— Begin —
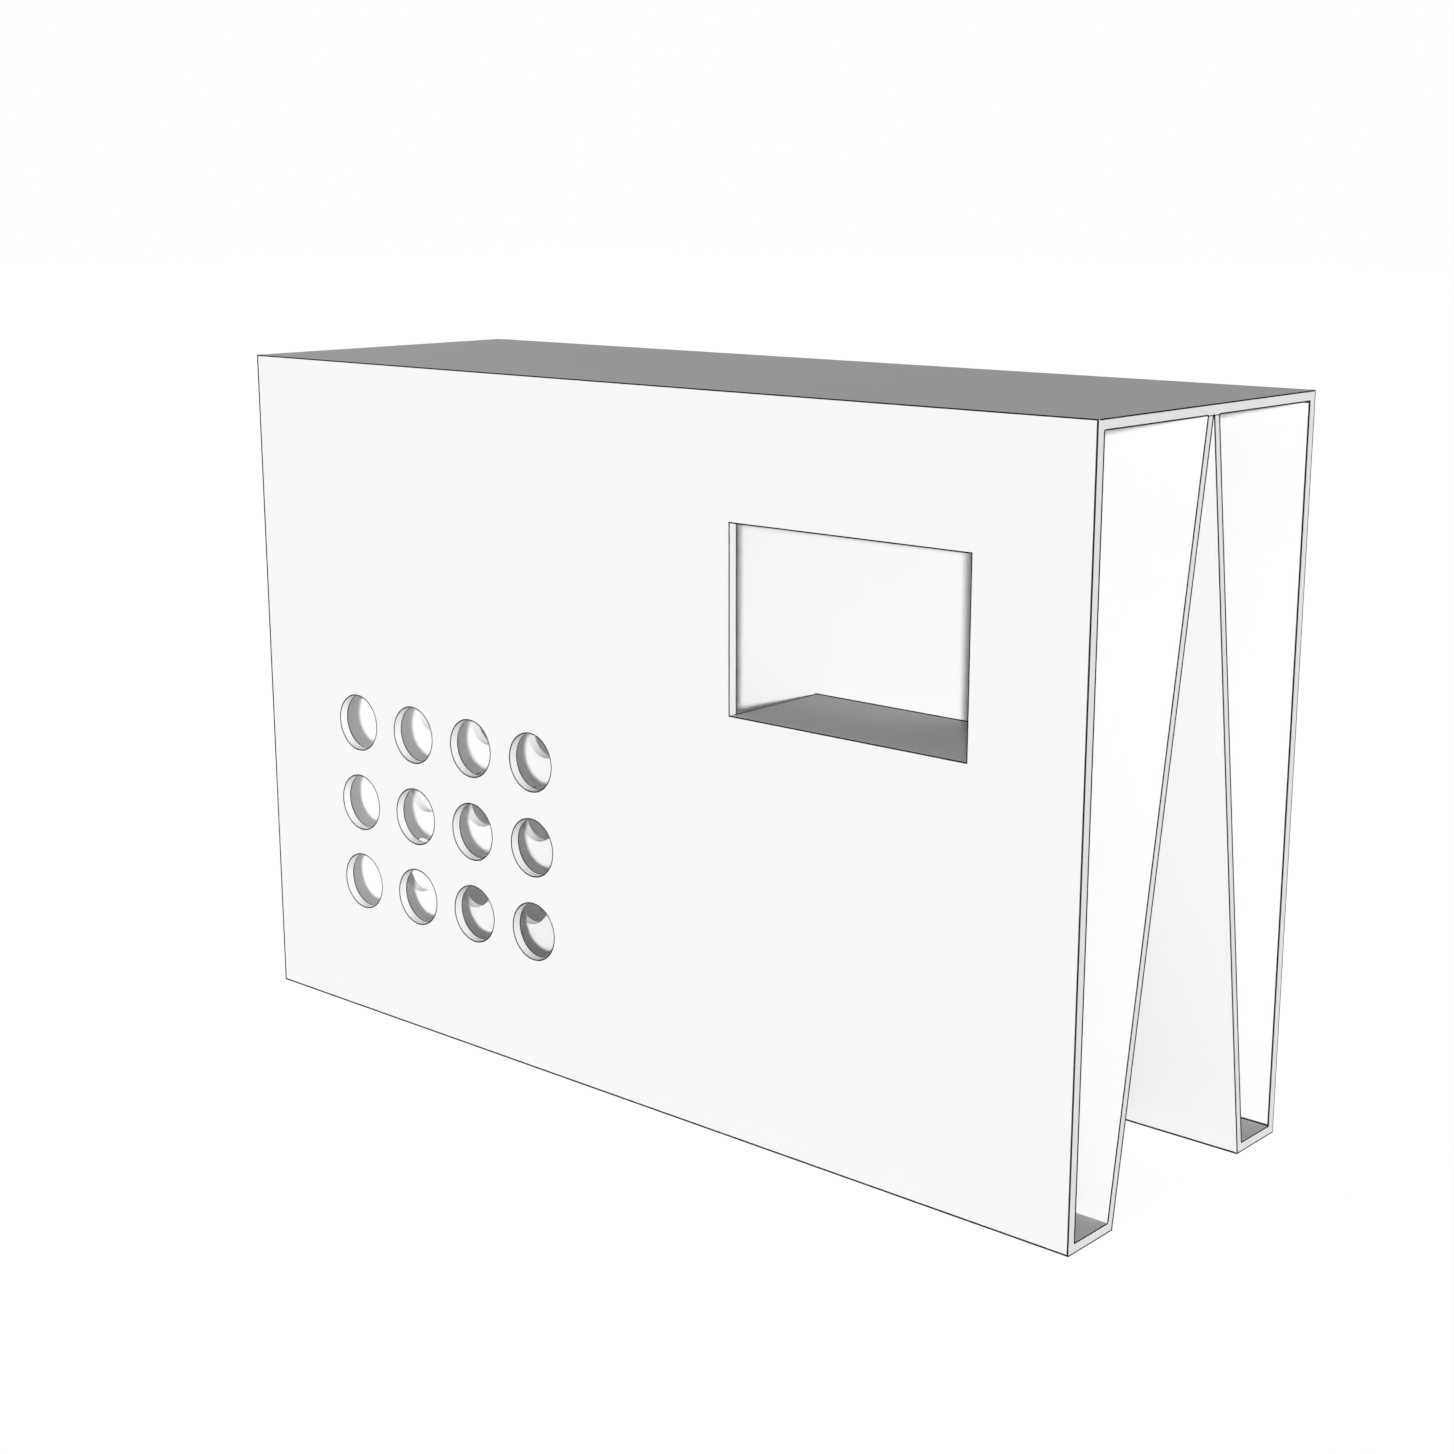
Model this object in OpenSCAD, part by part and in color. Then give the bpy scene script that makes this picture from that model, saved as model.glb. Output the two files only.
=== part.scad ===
// Wine bottle stand: a counter folded from one band of sheet, with a rack of round holes
// low in the front and a window higher up that opens on a shelf.
// X runs along the counter, Y from front to back and Z up.
// The origin is on the floor, under the middle of the top.

/* [Counter] */
// Length of the counter from end to end
counter_length = 1371.6; // [1200:0.1:1800]
// Depth of the top from front to back
counter_depth = 457.2; // [420:0.1:600]
// Height of the top above the floor
counter_height = 914.4; // [820:0.1:1100]
// Thickness of the sheet
sheet_t = 12.7; // [9:0.1:18]
// Depth of each foot on the floor
foot_depth = 88.9; // [70:0.1:110]

/* [Rack] */
// Diameter of each rack hole
rack_hole_d = 76.2; // [60:0.1:95]
// Number of holes in a row
rack_columns = 4; // [1:1:5]
// Number of rows of holes
rack_rows = 3; // [1:1:4]
// Spacing of the hole centres, along a row and from row to row
rack_pitch = 114.3; // [100:0.1:130]
// Distance from the left end to the first hole centre in a row
rack_from_end = 190.5; // [80:0.1:240]
// Height of the lowest row of hole centres above the floor
lowest_row_z = 190.5; // [100:0.1:260]

/* [Window] */
// Width of the window
window_width = 342.9; // [200:0.1:400]
// Height of the window opening
window_height = 228.6; // [120:0.1:300]
// Height of the window sill above the floor
sill_z = 533.4; // [450:0.1:570]
// Distance from the right end to the window
window_from_end = 152.4; // [60:0.1:200]

/* [Shelf] */
// Thickness of the shelf
shelf_t = 12.7; // [6:0.1:18]
// Depth of the rebate and the groove that hold the long edges of the shelf
housing_depth = 6.3; // [3:0.1:7]
// Glue gap around the edges of the shelf in its housings
glue_gap = 0.2; // [0.1:0.05:0.5]

/* [Hidden] */

// How far a cutter runs past the surface that it starts from
overcut = 5;
$fn = 96;

front_y = -counter_depth / 2;
front_inner_y = front_y + sheet_t;
left_x = -counter_length / 2;
underside_z = counter_height - sheet_t;
window_left_x = counter_length / 2 - window_from_end - window_width;

// The inner sheets lean inward from the feet and meet under the middle of the top
gap_half_w = counter_depth / 2 - foot_depth;
lean = atan(gap_half_w / underside_z);
// Thickness of a leaning sheet, measured level
level_t = sheet_t / cos(lean);

// Y of the front leaning sheet at height z, on the side of the gap between the feet
function lean_gap_y(z) = -gap_half_w * (1 - z / underside_z);
// Y of the front leaning sheet at height z, on the side of the front hollow
function lean_hollow_y(z) = lean_gap_y(z) - level_t;

// Profiles are drawn with Y across and Z up, and run along the counter from x
module run_along(x, length) {
    translate([x, 0, 0])
        rotate([90, 0, 90])
            linear_extrude(length)
                children();
}

// Outline of the band's outer side, with the gap between the two feet
module outer_profile() {
    polygon([
        [front_y, 0],
        [-gap_half_w, 0],
        [0, underside_z],
        [gap_half_w, 0],
        [-front_y, 0],
        [-front_y, counter_height],
        [front_y, counter_height]
    ]);
}

// Hollow between the front sheet and the front leaning sheet
module front_hollow_profile() {
    polygon([
        [front_inner_y, sheet_t],
        [lean_hollow_y(sheet_t), sheet_t],
        [lean_hollow_y(underside_z), underside_z],
        [front_inner_y, underside_z]
    ]);
}

// Section of the band: down the front, under each foot, up to the top's middle and back
module band_profile() {
    difference() {
        outer_profile();
        front_hollow_profile();
        mirror([1, 0]) front_hollow_profile();
    }
}

// Section of the shelf, its long edges let into the front and the leaning sheet by depth
module shelf_profile(depth) {
    bottom_z = sill_z - shelf_t;
    level_depth = depth / cos(lean);
    polygon([
        [front_inner_y - depth, bottom_z],
        [lean_hollow_y(bottom_z) + level_depth, bottom_z],
        [lean_hollow_y(sill_z) + level_depth, sill_z],
        [front_inner_y - depth, sill_z]
    ]);
}

// Level holes through the front sheet and, behind it, through the front leaning sheet
module rack_holes() {
    for (column = [0 : rack_columns - 1], row = [0 : rack_rows - 1])
        translate([
            left_x + rack_from_end + column * rack_pitch,
            front_y - overcut,
            lowest_row_z + row * rack_pitch
        ])
            rotate([-90, 0, 0])
                cylinder(d = rack_hole_d, h = overcut - front_y);
}

// Window through the front sheet alone
module window() {
    translate([window_left_x, front_y - overcut, sill_z])
        cube([window_width, sheet_t + 2 * overcut, window_height]);
}

// Rebate behind the sill and groove in the leaning sheet, which hold the shelf
module shelf_housing() {
    run_along(window_left_x, window_width)
        shelf_profile(housing_depth);
}

module folded_body() {
    color("whitesmoke")
        difference() {
            run_along(left_x, counter_length) band_profile();
            rack_holes();
            window();
            shelf_housing();
        }
}

module window_shelf() {
    color("darkgray")
        run_along(window_left_x + glue_gap, window_width - 2 * glue_gap)
            shelf_profile(housing_depth - glue_gap);
}

folded_body();
window_shelf();
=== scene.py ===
# %% [markdown]
# # A wine bottle stand folded from one sheet
#
# The object is a counter. One band of half-inch board runs down the front, under a narrow
# foot, up to the middle of the top on a slant, and the same again at the back, so its ends
# show an M. Low in the front there is a rack of round holes, and higher up a window opens
# on a small shelf.
#
# The construction is already there as a fixed frame in metres, with the origin on the floor
# under the middle of the top. This file adds what makes it look real: the finish of each
# face, the thin dark line at every arris, the floor, the light and the camera.

# %% Load the frame
import math

import bpy
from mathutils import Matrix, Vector


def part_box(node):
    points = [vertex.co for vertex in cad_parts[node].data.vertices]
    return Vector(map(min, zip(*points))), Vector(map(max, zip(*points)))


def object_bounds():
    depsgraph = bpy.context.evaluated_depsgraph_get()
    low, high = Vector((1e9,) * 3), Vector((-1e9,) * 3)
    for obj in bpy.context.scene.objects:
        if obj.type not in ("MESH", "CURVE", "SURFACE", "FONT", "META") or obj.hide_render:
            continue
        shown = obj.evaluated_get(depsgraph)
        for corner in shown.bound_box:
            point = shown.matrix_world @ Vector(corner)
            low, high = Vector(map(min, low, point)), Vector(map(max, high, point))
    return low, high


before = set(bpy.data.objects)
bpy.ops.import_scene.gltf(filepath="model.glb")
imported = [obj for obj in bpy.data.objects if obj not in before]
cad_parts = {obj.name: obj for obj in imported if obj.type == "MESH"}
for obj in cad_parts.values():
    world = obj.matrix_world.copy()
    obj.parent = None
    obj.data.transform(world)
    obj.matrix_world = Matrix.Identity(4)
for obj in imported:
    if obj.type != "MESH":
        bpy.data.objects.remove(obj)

cad_low, cad_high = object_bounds()
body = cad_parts["folded_body"]
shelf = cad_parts["window_shelf"]
print("frame", [round(b - a, 4) for a, b in zip(cad_low, cad_high)], "m")
print("nodes", sorted(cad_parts))

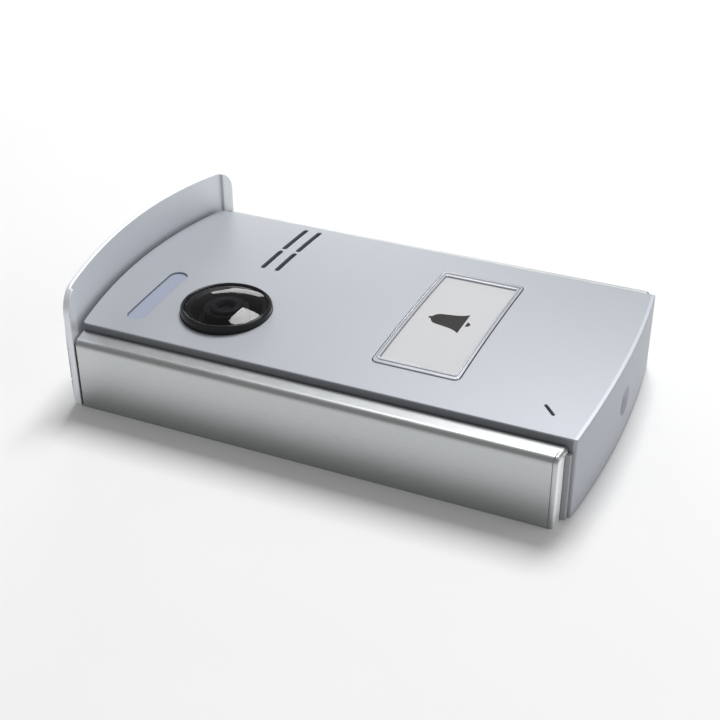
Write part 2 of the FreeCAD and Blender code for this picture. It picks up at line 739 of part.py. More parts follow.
def make_front_cover():
    block_height = ("lip_foot", "cover_edge + crown_rise + 2")
    outer = common(
        "cover_outer",
        between_ends("cover_plan", HALF, "0", "0", block_height),
        under_crown("cover_face", "0"),
    )
    sharp_z, low = number("cover_edge") - 0.05, number("lip_foot + 0.01")

    def radius_of(edge):
        box = edge.BoundBox
        if box.ZLength > 10:
            return number("cover_corner_low") if box.YMax < 0 else number("cover_corner")
        return number("cover_softening") if box.ZMin > sharp_z else 0

    rounded = rounded_edges("cover_rounded", outer, radius_of)
    hollow = common(
        "cover_hollow",
        between_ends("hollow_plan", f"{HALF} - cover_wall", "cover_wall", "cover_wall", ("-1", MIDDLE)),
        under_crown("hollow_roof", "-cover_wall"),
    )
    trim = common(
        "skirt_trim",
        block("skirt_trim_zone", (f"-{HALF} - 1", f"{HALF} + 1"), FAR, ("-1", "skirt_foot")),
        post("skirt_trim_arc", "bottom_arc - cover_wall", "0", BOTTOM_CENTRE, ("-2", "skirt_foot + 1")),
    )
    shell = cut("cover_shell", rounded, hollow, trim)
    bosses = []
    for i, (x, y) in enumerate(boss_places()):
        column = post(f"boss_post_{i}", "boss_radius", x, y, (CHASSIS_TOP, MIDDLE))
        bosses.append(common(f"boss_{i}", column, under_crown(f"boss_roof_{i}", "-cover_wall + 0.2")))
    seat_y = ("-cover_bottom + cover_wall - 0.1", "-cover_bottom + cover_wall + bottom_gap - clearance")
    seat = rod("clamp_seat", "clamp_head + 1.5", "0", seat_y, "clamp_height")
    body = fuse("cover_body", shell, seat, *bosses)
    depth = ("20", "40")
    mouth, hole = "(clamp_head + clamp_sink + 0.1)", "(clamp_shank + clearance)"
    countersink = (
        ("0", "-1"), (mouth, "-1"), (mouth, "0"), (hole, f"{mouth} - {hole}"), (hole, "6"), ("0", "6")
    )
    tools = [
        button_outline("button_window", "button_gap", depth),
        post("camera_hole", "bezel_radius + 0.1", CAMERA_X, CAMERA_Y, depth),
        slot("led_slot", "led_length", "led_width", CAMERA_X, LED_Y, depth),
        mic_slot(),
        lay_clamp(turned("clamp_countersink", countersink)),
    ]
    left, right = f"({SPEAKER_X} - slot_length/2)", f"({SPEAKER_X} + slot_length/2)"
    bridge = f"({SPEAKER_X} - slot_bridge_offset)"
    halves = ((left, f"({bridge} - slot_bridge/2)"), (f"({bridge} + slot_bridge/2)", right))
    for i, rise in enumerate(("slot_pitch/2", "-slot_pitch/2")):
        for side, (low, high) in enumerate(halves):
            middle, y = f"({low} + {high})/2", f"({CAMERA_Y} + {rise})"
            tools.append(
                slot(f"speaker_slot_{i}_{side}", f"{high} - {low}", "slot_width", middle, y, depth)
            )
    for i, (x, y) in enumerate(boss_places()):
        tools.append(post(f"boss_bore_{i}", "0.95", x, y, ("chassis_floor", "22.5")))
    node(cut("front_cover", body, *tools))


def boss_places():
    ys = ("-cover_bottom + boss_from_bottom", "boss_middle", "cover_top - boss_from_top")
    return corners_of(f"({HALF} - boss_inset)", ys)


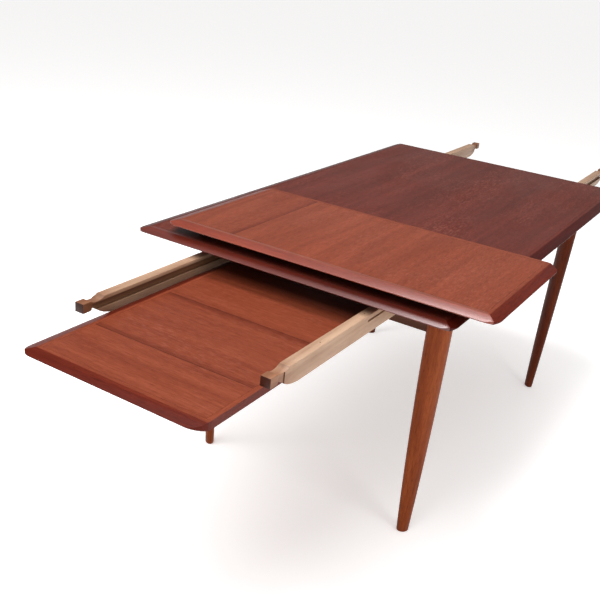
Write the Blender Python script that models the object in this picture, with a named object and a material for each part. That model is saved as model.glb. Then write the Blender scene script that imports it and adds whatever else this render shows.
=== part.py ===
— End —
• Written task
Find the line with "Write the Blender Python" in the listing above, then write out that line and each remaining line exactly, with no other text.

• Solution to the problem
Write the Blender Python script that models the object in this picture, with a named object and a material for each part. That model is saved as model.glb. Then write the Blender scene script that imports it and adds whatever else this render shows.
=== part.py ===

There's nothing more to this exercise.